Ukraińcy głównymi inicjatorami
Jak wynika z raportu, w ostatnich latach głównym inicjatorem relacji samorządowych byli partnerzy ukraińscy, którym zależy zwłaszcza na udziale w projektach unijnych i pozyskiwaniu doświadczeń samorządowych. Sporo inicjatyw było nastawione również na współpracę szkół, różnych grup społecznych i zawodowych oraz organizację imprez kulturalnych.
Ponadto polscy partnerzy przekazali Ukraińcom wiedzę na temat organizacji samorządu terytorialnego; polskie samorządy przyznają staże, a pomimo niepewnej sytuacji na wschodzie kraju przedsiębiorcy obu krajów biorą udział we wspólnych targach i misjach gospodarczych.
W porównaniu z poprzednimi latami zmniejsza się liczba kontaktów z niektórymi państwami Europy Zachodniej, szczególnie Wielką Brytanią, Holandią i Danią. Z kolei współpraca z samorządami z Francji i Włoch wciąż plasuje się wysoko, choć - czytamy w raporcie - sporo partnerstw zakończono lub są one nieaktywne. W przypadku Włoch jest to blisko 60 proc. wszystkich relacji.

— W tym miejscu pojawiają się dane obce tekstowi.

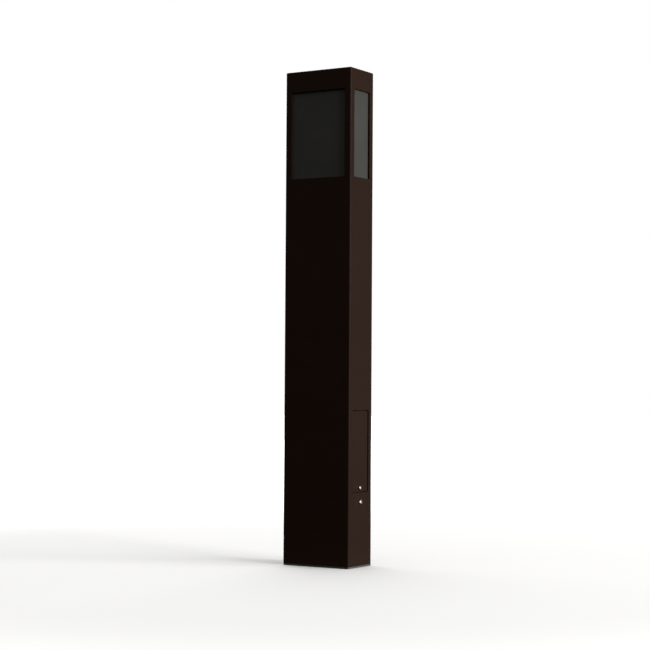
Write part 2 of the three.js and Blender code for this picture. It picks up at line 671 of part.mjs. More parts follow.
for (const [name, face] of Object.entries(FACES)) {
  const wallBack = face.out - WALL;
  const gasketBack = wallBack - TOUCH - LENS_GASKET;
  const level = GLASS_BOTTOM + GLASS_HEIGHT / 2;
  add(face.group, `lens_gasket_${name}`, lensGasket(face), rubber, [0, level, gasketBack]);
  add(face.group, `lens_${name}`, lens(face), frostedGlass, [0, level, gasketBack - TOUCH - GLASS]);
}

// ---- corner posts ----

const POST_TOP = CAP_BOTTOM - TOUCH;
const POST_BOTTOM = CHAMBER_FLOOR + TOUCH;
const postShape = roundedRect(POST.size, POST.size, 1);
postShape.holes.push(new THREE.Path().absarc(0, 0, M4_HOLE, 0, Math.PI * 2));

const cornerName = ({ x, y }) => `${y < 0 ? "front" : "rear"}_${x < 0 ? "left" : "right"}`;
const postScrewParts = { ...panScrewParts, shank: [[2, -26]] };

for (const corner of corners) {
  const x = corner.x * POST_X;
  const y = corner.y * POST_Y;
  const name = cornerName(corner);
  const post = slab(postShape, POST_TOP - POST_BOTTOM, 0, 5);
  add(bollard, `corner_post_${name}`, post, sheetAluminium, [x, y, POST_BOTTOM]);
  const seat = LEDGE_TOP - LEDGE.thick - 2 * TOUCH;
  const place = [x, y, seat];
  add(bollard, `post_screw_${name}`, screw(postScrewParts), stainless, place).rotation.x = Math.PI;
}

// ---- LED column ----

function heatSink() {
  const { x, y, wall, web, webAt, top } = HEAT_SINK;
  const height = top - CHAMBER_FLOOR - TOUCH;
  const shape = roundedRect(x, y, 1);
  const inside = y - 2 * wall;
  let made = slab(shape, height);
  const middleWidth = 2 * webAt - web;
  made = made.subtract(plate(middleWidth, inside, height + 2, -1, 1));
  const sideWidth = x / 2 - wall - webAt - web / 2;
  for (const side of [1, -1]) {
    const sideMiddle = side * (webAt + web / 2 + sideWidth / 2);
    made = made.subtract(plate(sideWidth, inside, height + 2, -1, 1).translate([sideMiddle, 0, 0]));
    made = made.subtract(bar(M4_HOLE, height + 2, -1).translate([side * webAt, 0, 0]));
  }
  return made;
}

// A board with its rows of LEDs standing proud of it.
function ledBoard(width, columns) {
  const height = BOARD.top - BOARD.bottom;
  let made = plate(width, height, BOARD.thick);
  const chip = box(LED.size, LED.size, LED.high + 0.5);
  const rowPitch = height / LED.rows;
  const columnPitch = width / columns;
  for (let column = 0; column < columns; column++) {
    for (let row = 0; row < LED.rows; row++) {
      const x = (column - (columns - 1) / 2) * columnPitch;
      const y = (row - (LED.rows - 1) / 2) * rowPitch;
      made = made.add(chip.translate([x, y, BOARD.thick + (LED.high - 0.5) / 2]));
    }
  }
  return made;
}

add(bollard, "led_heatsink", heatSink(), sheetAluminium, [0, 0, CHAMBER_FLOOR + TOUCH]);
for (const [name, face] of Object.entries(FACES)) {
  const wide = face.out === DEPTH / 2;
  const out = (wide ? HEAT_SINK.y : HEAT_SINK.x) / 2 + TOUCH;
  const board = wide ? ledBoard(BOARD.wide, 2) : ledBoard(BOARD.narrow, 1);
  add(face.group, `led_board_${name}`, board, whiteBoard, [0, (BOARD.top + BOARD.bottom) / 2, out]);
}
const heatSinkScrewParts = { ...panScrewParts, shank: [[2, -18]] };
for (const [name, side] of [["left", -1], ["right", 1]]) {
  const place = [side * HEAT_SINK.webAt, 0, FLOOR_BOTTOM - TOUCH];
  const made = screw(heatSinkScrewParts);
  add(bollard, `heatsink_screw_${name}`, made, stainless, place).rotation.x = Math.PI;
}

// ---- cap ----

function topCap() {
  const full = { x: 2 * (INNER_X - FIT), y: 2 * (INNER_Y - FIT) };
  const core = plate(grooveInner.x, grooveInner.y, CAP.core + 2, CAP.flange - 1);
  const pocket = plate(CAP_POCKET.x, CAP_POCKET.y, CAP_POCKET.deep + 1, -1, CAP_POCKET.radius);
  let made = plate(full.x, full.y, CAP.flange)
    .add(core)
    .add(plate(full.x, full.y, CAP.plate, CAP.flange + CAP.core))
    .subtract(pocket);
  const top = CAP.flange + CAP.core + CAP.plate;
  for (const { x, y } of corners) {
    const cone = turned([[0, -30], [M4_HOLE, -30], [M4_HOLE, -SINK], [M4_HOLE + SINK, 0], [0, 0]]);
    made = made.subtract(cone.translate([x * POST_X, y * POST_Y, top + 0.01]));
  }
  return made;
}

add(bollard, "top_cap", topCap(), paint, [0, 0, CAP_BOTTOM]);
add(bollard, "cap_seal", cordSeal(), rubber, [0, 0, CAP_BOTTOM + CAP.flange + TOUCH]);
for (const corner of corners) {
  const place = [corner.x * POST_X, corner.y * POST_Y, HEIGHT - SINK];
  add(bollard, `cap_screw_${cornerName(corner)}`, screw(capScrewParts), stainless, place);
}

// ---- wiring ----

// From the driver up to the gland and on into the heat sink.
const ledCableRoute = [
  [CABLE_LINE, 0, DRIVER.top - DRIVER.tab + DRIVER.spigot + 0.3],
  [CABLE_LINE, 0, 520],
  [CABLE_LINE + 4, 0, 580],
  [-18, 0, 655],
  [-3, 0, 715],
  [0, 0, 745],
  [0, 0, 770],
  [0, 0, 800],
];
// From the driver down beside the surge protector to the terminal block.
const inputCableRoute = [
  [CABLE_LINE, 0, DRIVER.bottom + DRIVER.tab - DRIVER.spigot - 0.3],
  [CABLE_LINE, -0.5, 330],
  [CABLE_LINE, -8, 313],
  [CABLE_LINE, -15, 297],
  [CABLE_LINE, -16.5, 275],
  [CABLE_LINE, -16.5, 256],
  [TERMINAL_LINE, -TERMINAL_PITCH, 238],
  [TERMINAL_LINE, -TERMINAL_PITCH, 230],
  [TERMINAL_LINE, -TERMINAL_PITCH, 222],
];
// From the lug on the base up to the terminal block.
const groundWireRoute = [
  [LUG.x, 9.4, LUG.level + TOUCH + LUG.barrel],
  [LUG.x, 18, LUG.level + TOUCH + LUG.barrel],
  [LUG.x - 3, 25, 18],
  [-50, 29, 32],
  [-55, 30, 60],
  [-56, 30, 110],
  [-54, 27, 150],
  [-51, 18, 175],
  [TERMINAL_LINE, TERMINAL_PITCH, 192],
  [TERMINAL_LINE, TERMINAL_PITCH, 200],
  [TERMINAL_LINE, TERMINAL_PITCH, 209],
];
add(bollard, "led_cable", cable(CABLE, ledCableRoute, 24), rubber);
add(bollard, "driver_input_cable", cable(CABLE, inputCableRoute, 16), rubber);
add(bollard, "ground_wire", cable(GROUND_WIRE, groundWireRoute, 26), greenSheath);
add(bollard, "ground_lug", groundLug(), copper, [LUG.x, 0, LUG.level + TOUCH]);
const groundScrewParts = { ...panScrewParts, shank: [[2, -8]] };
const groundScrewPlace = [LUG.x, LUG.hole, LUG.level + LUG.thick + 2 * TOUCH];
add(bollard, "ground_screw", screw(groundScrewParts), stainless, groundScrewPlace);

export default bollard;
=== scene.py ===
import json
import math
from types import SimpleNamespace as Sizes

import bmesh
import bpy
from mathutils import Matrix, Vector

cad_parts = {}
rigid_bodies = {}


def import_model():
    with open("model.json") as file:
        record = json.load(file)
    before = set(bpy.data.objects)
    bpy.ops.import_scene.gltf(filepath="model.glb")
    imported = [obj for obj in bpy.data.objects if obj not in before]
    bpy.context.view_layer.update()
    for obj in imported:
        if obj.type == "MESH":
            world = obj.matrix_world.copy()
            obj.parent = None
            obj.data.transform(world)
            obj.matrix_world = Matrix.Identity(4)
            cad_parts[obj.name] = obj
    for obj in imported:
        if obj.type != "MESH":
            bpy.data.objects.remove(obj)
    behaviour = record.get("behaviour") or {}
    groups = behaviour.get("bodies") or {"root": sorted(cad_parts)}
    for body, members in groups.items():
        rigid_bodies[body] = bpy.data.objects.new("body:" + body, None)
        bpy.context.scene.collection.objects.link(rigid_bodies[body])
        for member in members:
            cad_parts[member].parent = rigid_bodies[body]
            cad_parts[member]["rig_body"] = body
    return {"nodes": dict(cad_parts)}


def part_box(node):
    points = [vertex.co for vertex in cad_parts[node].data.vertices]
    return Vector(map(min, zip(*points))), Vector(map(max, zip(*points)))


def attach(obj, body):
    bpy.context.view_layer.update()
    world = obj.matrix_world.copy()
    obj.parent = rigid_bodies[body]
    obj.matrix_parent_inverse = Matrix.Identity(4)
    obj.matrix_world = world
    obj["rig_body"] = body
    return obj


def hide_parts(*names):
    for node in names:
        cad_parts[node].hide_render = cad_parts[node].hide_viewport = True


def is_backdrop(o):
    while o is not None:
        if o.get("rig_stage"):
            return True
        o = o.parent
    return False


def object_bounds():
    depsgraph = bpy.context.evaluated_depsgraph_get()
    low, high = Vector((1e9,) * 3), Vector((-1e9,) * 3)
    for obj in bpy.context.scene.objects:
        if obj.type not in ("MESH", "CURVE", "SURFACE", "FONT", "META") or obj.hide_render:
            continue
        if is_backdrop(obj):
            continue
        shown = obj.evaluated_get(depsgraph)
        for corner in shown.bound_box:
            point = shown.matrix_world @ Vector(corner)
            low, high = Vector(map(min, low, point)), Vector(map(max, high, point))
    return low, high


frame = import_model()
cad_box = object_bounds()

MM = 0.001

# ---- camera ----

CAMERA = Sizes(
    lens=97.0,
    azimuth=31.48,  # degrees round from -Y towards +X
    elevation=-1.88,
    roll=0.351,
    distance=3.557,
    aim=Vector((-0.0058, -0.0036, -0.0142)),  # from the middle of the CAD box
    sensor_width=36,
    clip_end=100,
)


def add_camera():
    azimuth = math.radians(CAMERA.azimuth)
    elevation = math.radians(CAMERA.elevation)
    level = math.cos(elevation)
    towards = Vector((level * math.sin(azimuth), -level * math.cos(azimuth), math.sin(elevation)))
    middle = (Vector(cad_box[0]) + Vector(cad_box[1])) / 2
    camera = bpy.data.objects.new("camera", bpy.data.cameras.new("camera"))
    bpy.context.scene.collection.objects.link(camera)
    camera.data.lens = CAMERA.lens
    camera.data.sensor_width = CAMERA.sensor_width
    camera.data.clip_end = CAMERA.clip_end
    roll = Matrix.Rotation(math.radians(CAMERA.roll), 3, "Z")
    turn = towards.to_track_quat("Z", "Y").to_matrix() @ roll
    place = middle + CAMERA.aim + towards * CAMERA.distance
    camera.matrix_world = Matrix.Translation(place) @ turn.to_4x4()
    bpy.context.scene.camera = camera


add_camera()

# ---- light and floor ----

SOFTBOXES = {
    # size, place, what it aims at, power in watts
    "low_right": {"size": (2.2, 1.6), "place": (2.3, 3.7, 0.1), "aim": (0.08, 0, 0.25), "power": 5},
    "key": {"size": (8.3, 5.7), "place": (10.0, 0.5, 2.9), "aim": (0, 0, 0.4), "power": 1528},
    "back_left": {"size": (14.0, 5.0), "place": (-5.0, 4.7, 2.6), "aim": (0, 0, 0.4), "power": 540},
}
# brightness overhead, brightness from the sides and below, and the upward slope where the first is reached
SKY = Sizes(top=0.74, level=0.004, top_from=0.9)
FLOOR = Sizes(
    half=14.0,
    colour=(0.94, 0.935, 0.92, 1),
    roughness=0.9,
    specular=0.1,
    pale_from=0.85,  # how far from the middle it begins to turn white, and how far it is quite white
    white_from=2.7,
)


def add_node(tree, kind, inputs=None):
    """A shader node, with each of its inputs set to a value or linked from another node's output."""
    node = tree.nodes.new(f"ShaderNode{kind}")
    for name, value in (inputs or {}).items():
        if isinstance(value, bpy.types.NodeSocket):
            tree.links.new(value, node.inputs[name])
        else:
            node.inputs[name].default_value = value
    return node


def add_softbox(name, size, place, aim, power):
    light = bpy.data.lights.new(name, "AREA")
    light.shape = "RECTANGLE"
    light.size, light.size_y = size
    light.energy = power
    box = bpy.data.objects.new(name, light)
    bpy.context.scene.collection.objects.link(box)
    box.location = place
    box.rotation_euler = (Vector(place) - Vector(aim)).to_track_quat("Z", "Y").to_euler()
    box.visible_camera = False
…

Kolejna zmiana w geograficznych kierunkach współpracy dotyczy bardziej odległych państw. Zmniejsza się liczba relacji z USA, Kanadą i państwami Ameryki Południowej. W sumie badane samorządy wskazały na 10 aktywnych partnerstw z państwami obu Ameryk, co stanowi około 2 proc. Jednocześnie przybywa wspólnych działań z państwami azjatyckimi, szczególnie z Chinami (21 aktywnych relacji) oraz w mniejszym stopniu z Koreą Południową, Tajwanem czy Kazachstanem.